Scripts that build objects.
## Begin
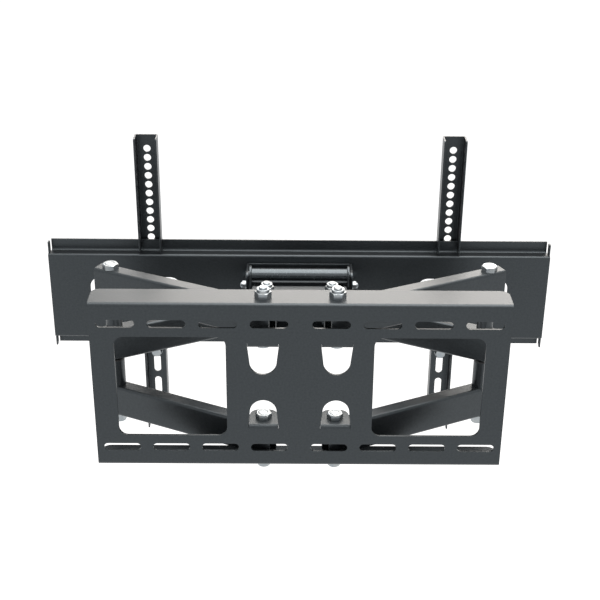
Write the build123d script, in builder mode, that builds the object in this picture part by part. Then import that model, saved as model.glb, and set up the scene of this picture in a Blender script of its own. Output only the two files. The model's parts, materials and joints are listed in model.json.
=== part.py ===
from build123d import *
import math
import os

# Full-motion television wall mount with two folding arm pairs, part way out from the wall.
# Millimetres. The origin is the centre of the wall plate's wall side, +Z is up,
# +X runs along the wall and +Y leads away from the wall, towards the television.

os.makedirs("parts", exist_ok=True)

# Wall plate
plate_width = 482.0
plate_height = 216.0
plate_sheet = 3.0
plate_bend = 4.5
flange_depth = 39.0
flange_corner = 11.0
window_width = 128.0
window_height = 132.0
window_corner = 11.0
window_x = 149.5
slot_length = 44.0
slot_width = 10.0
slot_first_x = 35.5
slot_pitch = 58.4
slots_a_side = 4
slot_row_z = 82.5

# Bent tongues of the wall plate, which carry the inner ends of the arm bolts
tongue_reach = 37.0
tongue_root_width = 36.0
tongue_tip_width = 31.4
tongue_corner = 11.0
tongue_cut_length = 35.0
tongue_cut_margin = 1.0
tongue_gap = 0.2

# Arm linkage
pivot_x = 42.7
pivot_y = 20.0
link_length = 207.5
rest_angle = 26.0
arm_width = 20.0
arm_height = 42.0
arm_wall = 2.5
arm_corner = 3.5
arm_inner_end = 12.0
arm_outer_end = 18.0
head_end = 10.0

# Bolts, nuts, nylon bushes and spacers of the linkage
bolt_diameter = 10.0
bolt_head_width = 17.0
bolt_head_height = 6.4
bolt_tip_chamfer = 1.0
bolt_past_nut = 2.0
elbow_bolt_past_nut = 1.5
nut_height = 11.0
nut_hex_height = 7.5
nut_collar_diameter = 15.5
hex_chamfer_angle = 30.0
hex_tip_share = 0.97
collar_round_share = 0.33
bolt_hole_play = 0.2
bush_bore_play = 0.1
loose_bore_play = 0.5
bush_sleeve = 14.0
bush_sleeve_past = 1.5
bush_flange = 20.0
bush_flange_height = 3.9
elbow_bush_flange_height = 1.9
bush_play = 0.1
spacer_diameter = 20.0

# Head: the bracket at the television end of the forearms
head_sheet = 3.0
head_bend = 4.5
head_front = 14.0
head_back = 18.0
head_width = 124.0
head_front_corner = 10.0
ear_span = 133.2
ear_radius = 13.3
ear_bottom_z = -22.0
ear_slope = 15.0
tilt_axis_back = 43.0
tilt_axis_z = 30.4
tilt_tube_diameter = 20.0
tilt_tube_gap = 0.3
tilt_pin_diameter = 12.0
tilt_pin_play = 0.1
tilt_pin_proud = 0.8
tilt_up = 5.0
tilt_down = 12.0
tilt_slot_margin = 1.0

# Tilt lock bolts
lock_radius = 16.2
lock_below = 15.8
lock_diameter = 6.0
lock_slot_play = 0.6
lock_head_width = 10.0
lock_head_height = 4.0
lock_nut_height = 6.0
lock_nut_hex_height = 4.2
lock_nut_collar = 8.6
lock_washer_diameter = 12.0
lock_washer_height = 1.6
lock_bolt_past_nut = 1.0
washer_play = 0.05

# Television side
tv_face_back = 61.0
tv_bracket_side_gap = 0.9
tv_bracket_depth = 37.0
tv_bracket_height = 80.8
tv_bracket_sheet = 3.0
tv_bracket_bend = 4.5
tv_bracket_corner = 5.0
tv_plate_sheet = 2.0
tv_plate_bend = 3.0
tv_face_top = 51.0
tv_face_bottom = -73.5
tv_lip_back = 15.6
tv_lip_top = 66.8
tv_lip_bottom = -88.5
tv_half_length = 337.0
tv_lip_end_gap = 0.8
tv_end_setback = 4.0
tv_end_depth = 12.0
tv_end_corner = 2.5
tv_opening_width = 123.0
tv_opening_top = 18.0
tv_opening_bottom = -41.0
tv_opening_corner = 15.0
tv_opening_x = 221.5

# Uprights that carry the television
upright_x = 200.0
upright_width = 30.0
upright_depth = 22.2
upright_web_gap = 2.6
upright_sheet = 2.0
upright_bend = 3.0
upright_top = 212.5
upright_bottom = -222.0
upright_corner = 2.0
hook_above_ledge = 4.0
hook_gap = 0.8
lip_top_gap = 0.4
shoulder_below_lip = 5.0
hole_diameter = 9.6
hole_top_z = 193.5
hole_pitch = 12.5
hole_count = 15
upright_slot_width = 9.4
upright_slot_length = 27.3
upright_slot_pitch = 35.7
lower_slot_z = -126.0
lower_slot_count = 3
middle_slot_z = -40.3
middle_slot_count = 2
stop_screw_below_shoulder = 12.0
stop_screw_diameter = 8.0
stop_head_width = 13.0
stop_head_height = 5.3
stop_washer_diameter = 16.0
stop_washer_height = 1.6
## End
## Begin
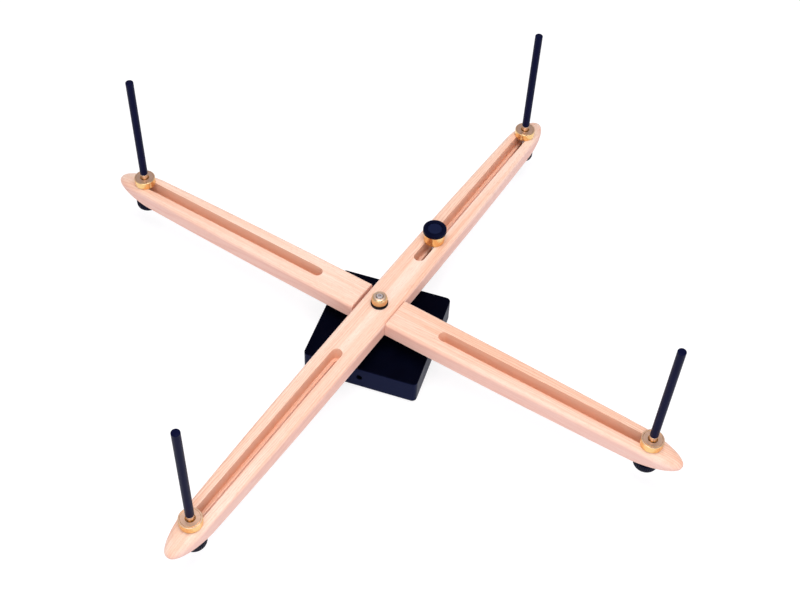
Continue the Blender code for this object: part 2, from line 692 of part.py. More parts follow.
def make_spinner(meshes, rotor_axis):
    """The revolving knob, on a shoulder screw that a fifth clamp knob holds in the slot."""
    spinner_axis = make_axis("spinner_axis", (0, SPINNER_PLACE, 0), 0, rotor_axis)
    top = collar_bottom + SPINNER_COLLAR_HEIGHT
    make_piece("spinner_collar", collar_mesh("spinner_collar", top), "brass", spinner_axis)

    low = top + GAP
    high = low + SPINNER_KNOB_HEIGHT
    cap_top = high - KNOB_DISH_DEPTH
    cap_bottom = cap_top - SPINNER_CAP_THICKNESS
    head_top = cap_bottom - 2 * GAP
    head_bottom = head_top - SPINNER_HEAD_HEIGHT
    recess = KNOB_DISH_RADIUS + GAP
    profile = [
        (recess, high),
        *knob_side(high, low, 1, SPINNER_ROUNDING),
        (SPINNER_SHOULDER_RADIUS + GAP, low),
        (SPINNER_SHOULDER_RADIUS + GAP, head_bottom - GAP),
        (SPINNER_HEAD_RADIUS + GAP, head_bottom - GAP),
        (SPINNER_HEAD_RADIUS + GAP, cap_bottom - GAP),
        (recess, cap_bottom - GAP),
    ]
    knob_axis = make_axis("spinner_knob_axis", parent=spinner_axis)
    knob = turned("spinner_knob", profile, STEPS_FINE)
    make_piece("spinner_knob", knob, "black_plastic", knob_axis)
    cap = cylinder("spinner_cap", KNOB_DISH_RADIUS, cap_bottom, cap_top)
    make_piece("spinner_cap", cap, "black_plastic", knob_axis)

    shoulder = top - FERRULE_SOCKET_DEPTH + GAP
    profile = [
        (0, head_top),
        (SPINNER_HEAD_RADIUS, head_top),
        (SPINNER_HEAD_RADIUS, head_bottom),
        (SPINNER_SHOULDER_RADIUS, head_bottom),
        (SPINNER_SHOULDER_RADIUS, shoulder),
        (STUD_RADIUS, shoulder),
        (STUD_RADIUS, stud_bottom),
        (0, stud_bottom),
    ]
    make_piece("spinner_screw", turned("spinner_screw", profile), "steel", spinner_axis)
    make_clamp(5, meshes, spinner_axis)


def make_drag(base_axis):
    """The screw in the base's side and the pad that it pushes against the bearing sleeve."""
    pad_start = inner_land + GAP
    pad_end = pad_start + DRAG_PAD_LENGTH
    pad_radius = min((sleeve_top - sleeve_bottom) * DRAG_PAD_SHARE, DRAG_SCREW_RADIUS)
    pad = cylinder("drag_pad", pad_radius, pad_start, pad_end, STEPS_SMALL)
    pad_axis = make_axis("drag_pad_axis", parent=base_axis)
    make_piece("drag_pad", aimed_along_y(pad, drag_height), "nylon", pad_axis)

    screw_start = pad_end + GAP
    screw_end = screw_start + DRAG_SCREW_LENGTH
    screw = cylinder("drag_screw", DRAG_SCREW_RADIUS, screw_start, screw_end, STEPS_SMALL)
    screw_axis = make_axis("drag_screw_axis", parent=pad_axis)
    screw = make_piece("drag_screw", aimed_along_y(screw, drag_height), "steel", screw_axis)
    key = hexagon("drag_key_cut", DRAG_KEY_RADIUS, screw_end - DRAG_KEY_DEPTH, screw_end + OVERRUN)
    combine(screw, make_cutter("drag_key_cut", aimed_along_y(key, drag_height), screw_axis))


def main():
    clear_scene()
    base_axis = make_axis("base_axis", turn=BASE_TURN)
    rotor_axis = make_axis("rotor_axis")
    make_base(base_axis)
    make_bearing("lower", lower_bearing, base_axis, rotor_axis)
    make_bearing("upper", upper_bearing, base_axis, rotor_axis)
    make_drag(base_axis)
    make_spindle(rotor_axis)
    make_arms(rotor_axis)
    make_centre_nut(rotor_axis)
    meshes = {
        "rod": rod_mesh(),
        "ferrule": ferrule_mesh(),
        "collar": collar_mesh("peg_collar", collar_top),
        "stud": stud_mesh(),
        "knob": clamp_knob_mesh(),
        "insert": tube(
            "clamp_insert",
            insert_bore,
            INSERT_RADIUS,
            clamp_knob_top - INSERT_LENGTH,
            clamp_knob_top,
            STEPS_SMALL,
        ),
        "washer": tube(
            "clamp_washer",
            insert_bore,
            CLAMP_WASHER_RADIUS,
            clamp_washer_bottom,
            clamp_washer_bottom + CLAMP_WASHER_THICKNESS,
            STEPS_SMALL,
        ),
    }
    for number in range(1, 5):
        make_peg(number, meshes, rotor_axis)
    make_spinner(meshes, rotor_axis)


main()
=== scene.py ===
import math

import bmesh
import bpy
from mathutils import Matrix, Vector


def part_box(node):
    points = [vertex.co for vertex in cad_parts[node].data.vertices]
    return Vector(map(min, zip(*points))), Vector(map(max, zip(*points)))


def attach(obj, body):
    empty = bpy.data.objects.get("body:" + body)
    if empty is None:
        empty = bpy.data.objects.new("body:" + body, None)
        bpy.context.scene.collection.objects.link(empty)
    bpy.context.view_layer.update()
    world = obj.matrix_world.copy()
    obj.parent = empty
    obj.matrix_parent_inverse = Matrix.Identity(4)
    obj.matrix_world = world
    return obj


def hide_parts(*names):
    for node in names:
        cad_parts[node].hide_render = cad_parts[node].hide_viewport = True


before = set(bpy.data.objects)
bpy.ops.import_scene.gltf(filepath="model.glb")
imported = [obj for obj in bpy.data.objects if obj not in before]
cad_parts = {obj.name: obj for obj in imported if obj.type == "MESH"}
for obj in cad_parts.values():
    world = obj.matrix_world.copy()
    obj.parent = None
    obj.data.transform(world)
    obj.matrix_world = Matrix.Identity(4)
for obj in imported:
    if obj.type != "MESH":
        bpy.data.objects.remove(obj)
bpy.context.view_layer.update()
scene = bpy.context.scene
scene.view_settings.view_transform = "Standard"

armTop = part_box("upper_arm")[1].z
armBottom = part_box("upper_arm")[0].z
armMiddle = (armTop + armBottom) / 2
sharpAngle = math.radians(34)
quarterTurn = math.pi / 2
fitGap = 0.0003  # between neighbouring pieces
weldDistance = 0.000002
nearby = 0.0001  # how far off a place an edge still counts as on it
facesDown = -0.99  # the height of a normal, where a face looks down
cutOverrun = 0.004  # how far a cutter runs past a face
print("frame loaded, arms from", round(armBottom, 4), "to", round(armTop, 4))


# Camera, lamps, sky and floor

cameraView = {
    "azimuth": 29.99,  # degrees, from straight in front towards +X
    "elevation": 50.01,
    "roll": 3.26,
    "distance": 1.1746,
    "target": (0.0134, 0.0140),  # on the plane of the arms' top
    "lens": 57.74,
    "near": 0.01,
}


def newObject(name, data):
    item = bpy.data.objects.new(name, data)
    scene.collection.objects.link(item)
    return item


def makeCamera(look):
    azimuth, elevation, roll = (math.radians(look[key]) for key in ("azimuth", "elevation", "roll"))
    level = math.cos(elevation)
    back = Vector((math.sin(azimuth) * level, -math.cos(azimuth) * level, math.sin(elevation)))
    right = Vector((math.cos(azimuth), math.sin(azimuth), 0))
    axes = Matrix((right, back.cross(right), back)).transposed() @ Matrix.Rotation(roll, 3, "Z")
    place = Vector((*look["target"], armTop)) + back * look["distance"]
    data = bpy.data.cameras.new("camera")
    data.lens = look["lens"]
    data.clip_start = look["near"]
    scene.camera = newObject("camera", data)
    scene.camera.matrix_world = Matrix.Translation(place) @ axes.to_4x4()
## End
The problem.
Above are the records. Copy the lines beginning at the one that has "make_base(base_axis)" and ending with the one that has "for node in", unchanged.

Completed task.
    make_base(base_axis)
    make_bearing("lower", lower_bearing, base_axis, rotor_axis)
    make_bearing("upper", upper_bearing, base_axis, rotor_axis)
    make_drag(base_axis)
    make_spindle(rotor_axis)
    make_arms(rotor_axis)
    make_centre_nut(rotor_axis)
    meshes = {
        "rod": rod_mesh(),
        "ferrule": ferrule_mesh(),
        "collar": collar_mesh("peg_collar", collar_top),
        "stud": stud_mesh(),
        "knob": clamp_knob_mesh(),
        "insert": tube(
            "clamp_insert",
            insert_bore,
            INSERT_RADIUS,
            clamp_knob_top - INSERT_LENGTH,
            clamp_knob_top,
            STEPS_SMALL,
        ),
        "washer": tube(
            "clamp_washer",
            insert_bore,
            CLAMP_WASHER_RADIUS,
            clamp_washer_bottom,
            clamp_washer_bottom + CLAMP_WASHER_THICKNESS,
            STEPS_SMALL,
        ),
    }
    for number in range(1, 5):
        make_peg(number, meshes, rotor_axis)
    make_spinner(meshes, rotor_axis)


main()
=== scene.py ===
import math

import bmesh
import bpy
from mathutils import Matrix, Vector


def part_box(node):
    points = [vertex.co for vertex in cad_parts[node].data.vertices]
    return Vector(map(min, zip(*points))), Vector(map(max, zip(*points)))


def attach(obj, body):
    empty = bpy.data.objects.get("body:" + body)
    if empty is None:
        empty = bpy.data.objects.new("body:" + body, None)
        bpy.context.scene.collection.objects.link(empty)
    bpy.context.view_layer.update()
    world = obj.matrix_world.copy()
    obj.parent = empty
    obj.matrix_parent_inverse = Matrix.Identity(4)
    obj.matrix_world = world
    return obj


def hide_parts(*names):
    for node in names:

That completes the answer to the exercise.